▸ Raw data:
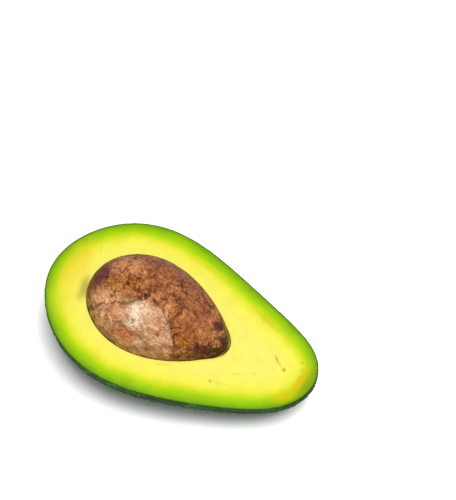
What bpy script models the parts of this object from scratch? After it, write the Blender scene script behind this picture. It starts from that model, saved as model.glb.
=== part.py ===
"""Half an avocado with its stone, lying on its back.

It has four pieces: the thin skin, the flesh that fills it, the stone in the flesh's hollow, and the woody
stem button in a round hole near the stem end. Units are metres and +Z is up. Each piece is modelled on the
cut face: local z = 0 is the cut, +X points to the stem end and -Z to the back. One empty then lays all of
them down on the skin's small flat spot, whose centre is the origin.
"""

import math

import bmesh
import bpy
from mathutils import Matrix, Vector

# The fruit's outer shape. Its outline on the cut face is an ellipse whose width is multiplied by
# 1 + a c + b c^2 + d c^3, where c runs from -1 at the blunt end to 1 at the stem end.
FRUIT_LENGTH = 0.1108
BELLY_WIDTH = 0.0680
BACK_DEPTH = 0.0330
FRUIT_SWELL = (-0.385, 0.047, 0.252)
AXIS_BEND = 0.0012
AXIS_SWEEP = 0.0022
NECK_LEAN = 0.25

# The wall, and the clearance between any two pieces that touch.
SKIN_THICKNESS = 0.0010
CLEARANCE = 0.0003

# How the half lies: the stem end tips down, and the back is pressed flat where it rests.
REST_TILT = math.radians(6.0)
FLAT_SPOT_DEPTH = 0.0005

# The stone, whose widest section lies on the cut face.
STONE_LENGTH = 0.0584
STONE_WIDTH = 0.0389
STONE_SWELL = (-0.22, -0.12, 0.0)
STONE_X = -0.0097
STONE_Y = -0.0001
STONE_TURN = math.radians(1.0)

# The stem button. Its place is an angle from the stem end's tip, on the middle line of the back, and it
# stands square to the skin across the span on either side of that angle.
STEM_ANGLE = 0.62
STEM_SPAN = 0.1
BUTTON_RADIUS = 0.0042
BUTTON_PROUD = 0.0013
BUTTON_SEAT_DEPTH = 0.0020
BUTTON_BEVEL = 0.0006

# Each piece's colour, as linear red, green and blue, and its roughness.
SKIN_FINISH = ((0.030, 0.115, 0.022), 0.42)
FLESH_FINISH = ((0.86, 0.80, 0.16), 0.45)
STONE_FINISH = ((0.30, 0.13, 0.065), 0.55)
STEM_FINISH = ((0.16, 0.075, 0.03), 0.80)

# Facets.
FRUIT_STEPS_ALONG = 40
FRUIT_STEPS_AROUND = 26
STONE_STEPS_ALONG = 24
STONE_STEPS_AROUND = 36
BUTTON_SIDES = 28
BUTTON_BEVEL_STEPS = 3
SHARP_ANGLE = math.radians(40)
SEARCH_STEPS = 2000
MERGE_DISTANCE = 1e-6
CUTTER_LENGTH = 0.02


def clear_scene():
    for obj in list(bpy.data.objects):
        bpy.data.objects.remove(obj, do_unlink=True)


class Ovoid:
    """A body turned about X, from its pole at +X (angle 0) to its pole at -X (angle pi)."""

    def __init__(self, length, width, swell):
        self.half_length = length / 2
        self.swell = swell
        self.girth = 1.0
        angles = [math.pi * i / SEARCH_STEPS for i in range(SEARCH_STEPS + 1)]
        self.girth = width / 2 / max(self.radius(angle) for angle in angles)

    def factor(self, c):
        a, b, d = self.swell
        return 1 + a * c + b * c**2 + d * c**3

    def factor_slope(self, c):
        a, b, d = self.swell
        return a + 2 * b * c + 3 * d * c**2

    def radius(self, angle):
        return self.girth * math.sin(angle) * self.factor(math.cos(angle))

    def point(self, angle):
        """(x, radius) on the outline."""
        return Vector((self.half_length * math.cos(angle), self.radius(angle)))

    def normal(self, angle):
        """The outline's unit outward normal, as (along X, outwards)."""
        c, s = math.cos(angle), math.sin(angle)
        along = -self.half_length * s
        outwards = self.girth * (c * self.factor(c) - s * s * self.factor_slope(c))
        return Vector((outwards, -along)).normalized()

    def profile(self, steps, inset):
        """Points on the outline moved inwards by inset, from pole to pole."""
        points = []
        for i in range(steps + 1):
            angle = math.pi * i / steps
            x, radius = self.point(angle) - inset * self.normal(angle)
            on_axis = i in (0, steps)
            points.append(Vector((x, 0.0 if on_axis else radius, 0.0)))
        return points


def add_turned(bm, profile, turn, steps):
    """Spins a profile about X by turn, and returns the new vertices with the poles closed."""
    before = set(bm.verts)
    verts = [bm.verts.new(point) for point in profile]
    edges = [bm.edges.new(pair) for pair in zip(verts, verts[1:])]
    bmesh.ops.spin(
        bm,
        geom=verts + edges,
        cent=(0, 0, 0),
        axis=(1, 0, 0),
        dvec=(0, 0, 0),
        angle=turn,
        steps=steps,
        use_merge=abs(turn) > math.pi,
        use_duplicate=False,
    )
    added = [v for v in bm.verts if v not in before]
    bmesh.ops.remove_doubles(bm, verts=added, dist=MERGE_DISTANCE)
    return [v for v in bm.verts if v not in before]


def shaped(point, fruit):
    """Takes a point of the round body to the real one: bent sideways, with a deeper back whose stem end
    leans out past the cut face."""
    share = point.x / fruit.half_length
    depth = -point.z * BACK_DEPTH / (BELLY_WIDTH / 2)
    x = point.x + NECK_LEAN * max(share, 0.0) ** 2 * depth
    y = point.y + AXIS_BEND * share**2 + AXIS_SWEEP * share**3
    return Vector((x, y, -depth))


def back_point(angle, fruit):
    """A point on the middle line of the back."""
    x, radius = fruit.point(angle)
    return shaped(Vector((x, 0.0, -radius)), fruit)


def add_half_fruit(bm, fruit, inset):
    """The open half shell of the fruit's outside, moved inwards by inset."""
    profile = fruit.profile(FRUIT_STEPS_ALONG, inset)
    added = add_turned(bm, profile, -math.pi, FRUIT_STEPS_AROUND)
    for v in added:
        v.co = shaped(v.co, fruit)
    return added


def open_edges(verts):
    """The edges along the shell's open rim."""
    return list({e for v in verts for e in v.link_edges if e.is_boundary})


def down_direction():
    """The way down, in the frame of the cut face."""
    return Vector((math.sin(REST_TILT), 0.0, -math.cos(REST_TILT)))


def rest_point(fruit):
    """The centre of the flat spot, in the frame of the cut face."""
    down = down_direction()
    lowest = None
    for i in range(SEARCH_STEPS + 1):
        point = back_point(math.pi * i / SEARCH_STEPS, fruit)
        if lowest is None or point.dot(down) > lowest.dot(down):
            lowest = point
    return lowest - FLAT_SPOT_DEPTH * down


def stem_matrix(fruit):
    """Places the stem button: local +Z is outwards, and the origin is on the skin's outer face."""
    place = back_point(STEM_ANGLE, fruit)
    run = back_point(STEM_ANGLE + STEM_SPAN, fruit) - back_point(STEM_ANGLE - STEM_SPAN, fruit)
    direction = Vector((-run.z, 0.0, run.x)).normalized()
    turn = direction.to_track_quat("Z", "Y").to_matrix().to_4x4()
    return Matrix.Translation(place) @ turn


def material(name, finish):
    colour, roughness = finish
    made = bpy.data.materials.new(name)
    made.use_nodes = True
    shader = made.node_tree.nodes["Principled BSDF"]
    shader.inputs["Base Color"].default_value = (*colour, 1.0)
    shader.inputs["Roughness"].default_value = roughness
    shader.inputs["Metallic"].default_value = 0.0
    return made


def add_object(name, bm, parent, finish=None):
    """Turns a bmesh in the frame of the cut face into an object. Without a finish it is a cutter."""
    bmesh.ops.recalc_face_normals(bm, faces=bm.faces[:])
    mesh = bpy.data.meshes.new(name)
    bm.to_mesh(mesh)
    bm.free()
    obj = bpy.data.objects.new(name, mesh)
    bpy.context.scene.collection.objects.link(obj)
    obj.parent = parent
    if finish:
        mesh.materials.append(material(name, finish))
        mesh.shade_smooth()
        mesh.set_sharp_from_angle(angle=SHARP_ANGLE)
    else:
        obj.hide_render = True
        obj.display_type = "WIRE"
    return obj


def cut(obj, cutter):
    modifier = obj.modifiers.new("cut by " + cutter.name, "BOOLEAN")
    modifier.operation = "DIFFERENCE"
    modifier.solver = "EXACT"
    modifier.object = cutter


def build_skin(fruit, parent):
    """The skin is a thin bowl: an outer half shell, flat where it rests, and an inner one joined by a rim."""
    bm = bmesh.new()
    add_half_fruit(bm, fruit, 0.0)
    flattened = bmesh.ops.bisect_plane(
        bm,
        geom=bm.verts[:] + bm.edges[:] + bm.faces[:],
        dist=MERGE_DISTANCE,
        plane_co=rest_point(fruit),
        plane_no=down_direction(),
        clear_outer=True,
    )
    loop = [e for e in flattened["geom_cut"] if isinstance(e, bmesh.types.BMEdge)]
    bmesh.ops.edgeloop_fill(bm, edges=loop)
    outer_faces = set(bm.faces)
    outer_rim = open_edges(bm.verts)
    inner = add_half_fruit(bm, fruit, SKIN_THICKNESS)
    bmesh.ops.reverse_faces(bm, faces=[f for f in bm.faces if f not in outer_faces])
    bmesh.ops.bridge_loops(bm, edges=outer_rim + open_edges(inner))
    return add_object("skin", bm, parent, SKIN_FINISH)


def build_flesh(fruit, parent):
    """The flesh fills the skin up to the cut face."""
    bm = bmesh.new()
    added = add_half_fruit(bm, fruit, SKIN_THICKNESS + CLEARANCE)
    bmesh.ops.edgeloop_fill(bm, edges=open_edges(added))
    return add_object("flesh", bm, parent, FLESH_FINISH)


def whole_stone(grow):
    """The stone's closed outer shape, grown by grow, in its place on the cut face."""
    stone = Ovoid(STONE_LENGTH, STONE_WIDTH, STONE_SWELL)
    bm = bmesh.new()
    profile = stone.profile(STONE_STEPS_ALONG, -grow)
    add_turned(bm, profile, 2 * math.pi, STONE_STEPS_AROUND)
    place = Matrix.Translation((STONE_X, STONE_Y, 0)) @ Matrix.Rotation(STONE_TURN, 4, "Z")
    bmesh.ops.transform(bm, matrix=place, verts=bm.verts)
    return bm


def build_stone(parent):
    add_object("stone", whole_stone(0.0), parent, STONE_FINISH)


def stem_peg(radius, inner_end, outer_end):
    """A round peg along local Z, between two heights above the skin's outer face."""
    bm = bmesh.new()
    bmesh.ops.create_cone(
        bm,
        cap_ends=True,
        segments=BUTTON_SIDES,
        radius1=radius,
        radius2=radius,
        depth=outer_end - inner_end,
        matrix=Matrix.Translation((0, 0, (outer_end + inner_end) / 2)),
    )
    return bm


def build_stem_button(fruit, parent):
    seat = -(SKIN_THICKNESS + BUTTON_SEAT_DEPTH)
    bm = stem_peg(BUTTON_RADIUS, seat, BUTTON_PROUD)
    button = add_object("stem_button", bm, parent, STEM_FINISH)
    button.matrix_local = stem_matrix(fruit)
    bevel = button.modifiers.new("worn rim", "BEVEL")
    bevel.width = BUTTON_BEVEL
    bevel.segments = BUTTON_BEVEL_STEPS
    bevel.limit_method = "ANGLE"


def build_stem_hole_cutter(fruit, parent):
    bottom = -(SKIN_THICKNESS + BUTTON_SEAT_DEPTH + CLEARANCE)
    bm = stem_peg(BUTTON_RADIUS + CLEARANCE, bottom, CUTTER_LENGTH)
    cutter = add_object("stem_hole_cutter", bm, parent)
    cutter.matrix_local = stem_matrix(fruit)
    return cutter


def lay_down(fruit):
    """The empty that carries every piece, tipped and moved so that the flat spot is at the origin."""
    carrier = bpy.data.objects.new("resting_half", None)
    bpy.context.scene.collection.objects.link(carrier)
    carrier.rotation_euler = (0.0, REST_TILT, 0.0)
    carrier.location = -(Matrix.Rotation(REST_TILT, 3, "Y") @ rest_point(fruit))
    return carrier


def main():
    clear_scene()
    fruit = Ovoid(FRUIT_LENGTH, BELLY_WIDTH, FRUIT_SWELL)
    carrier = lay_down(fruit)
    skin = build_skin(fruit, carrier)
    flesh = build_flesh(fruit, carrier)
    build_stone(carrier)
    build_stem_button(fruit, carrier)
    hollow = add_object("stone_hollow_cutter", whole_stone(CLEARANCE), carrier)
    stem_hole = build_stem_hole_cutter(fruit, carrier)
    cut(flesh, hollow)
    cut(flesh, stem_hole)
    cut(skin, stem_hole)


main()
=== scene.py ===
"""Half an avocado with its stone, lying on its back in soft studio light."""

import math

import bmesh
import bpy
import numpy as np
from mathutils import Matrix, Vector, noise


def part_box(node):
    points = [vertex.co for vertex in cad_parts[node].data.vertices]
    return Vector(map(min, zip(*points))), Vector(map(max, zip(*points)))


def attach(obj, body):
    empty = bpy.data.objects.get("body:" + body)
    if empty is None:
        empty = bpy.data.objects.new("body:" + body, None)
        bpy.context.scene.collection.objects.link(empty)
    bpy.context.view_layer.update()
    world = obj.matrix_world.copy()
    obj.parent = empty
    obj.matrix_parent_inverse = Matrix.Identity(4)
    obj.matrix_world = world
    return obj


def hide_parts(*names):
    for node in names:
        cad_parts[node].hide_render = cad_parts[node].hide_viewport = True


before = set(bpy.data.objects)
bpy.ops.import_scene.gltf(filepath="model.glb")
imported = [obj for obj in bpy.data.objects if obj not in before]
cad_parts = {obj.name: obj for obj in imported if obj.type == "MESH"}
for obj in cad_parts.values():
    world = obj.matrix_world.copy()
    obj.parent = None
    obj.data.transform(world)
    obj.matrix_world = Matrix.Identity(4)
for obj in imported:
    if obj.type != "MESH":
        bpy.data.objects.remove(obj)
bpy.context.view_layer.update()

# ---------------------------------------------------------------------------------------------------
# Skin
#
# The rind of a pebble-skinned avocado: a leathery bowl a millimetre thick, grown onto the flesh. Its
# outside is all waxy pebbles, drawn out along the fruit near the stem, and its rim is the knife's cut.

MM = 0.001
FRUIT_LENGTH = 110.8 * MM
BELLY_WIDTH = 68.0 * MM
BACK_DEPTH = 33.0 * MM
FRUIT_SWELL = (-0.385, 0.047, 0.252)
AXIS_BEND = 1.2 * MM
AXIS_SWEEP = 2.2 * MM
NECK_LEAN = 0.25
SKIN_THICKNESS = 1.0 * MM
REST_TILT = Matrix.Rotation(math.radians(6), 4, "Y")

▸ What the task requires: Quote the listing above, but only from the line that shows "build_stem_button(fruit, carrier)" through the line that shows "bpy.data.objects.remove(obj)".

▸ Result of the task:
    build_stem_button(fruit, carrier)
    hollow = add_object("stone_hollow_cutter", whole_stone(CLEARANCE), carrier)
    stem_hole = build_stem_hole_cutter(fruit, carrier)
    cut(flesh, hollow)
    cut(flesh, stem_hole)
    cut(skin, stem_hole)


main()
=== scene.py ===
"""Half an avocado with its stone, lying on its back in soft studio light."""

import math

import bmesh
import bpy
import numpy as np
from mathutils import Matrix, Vector, noise


def part_box(node):
    points = [vertex.co for vertex in cad_parts[node].data.vertices]
    return Vector(map(min, zip(*points))), Vector(map(max, zip(*points)))


def attach(obj, body):
    empty = bpy.data.objects.get("body:" + body)
    if empty is None:
        empty = bpy.data.objects.new("body:" + body, None)
        bpy.context.scene.collection.objects.link(empty)
    bpy.context.view_layer.update()
    world = obj.matrix_world.copy()
    obj.parent = empty
    obj.matrix_parent_inverse = Matrix.Identity(4)
    obj.matrix_world = world
    return obj


def hide_parts(*names):
    for node in names:
        cad_parts[node].hide_render = cad_parts[node].hide_viewport = True


before = set(bpy.data.objects)
bpy.ops.import_scene.gltf(filepath="model.glb")
imported = [obj for obj in bpy.data.objects if obj not in before]
cad_parts = {obj.name: obj for obj in imported if obj.type == "MESH"}
for obj in cad_parts.values():
    world = obj.matrix_world.copy()
    obj.parent = None
    obj.data.transform(world)
    obj.matrix_world = Matrix.Identity(4)
for obj in imported:
    if obj.type != "MESH":
        bpy.data.objects.remove(obj)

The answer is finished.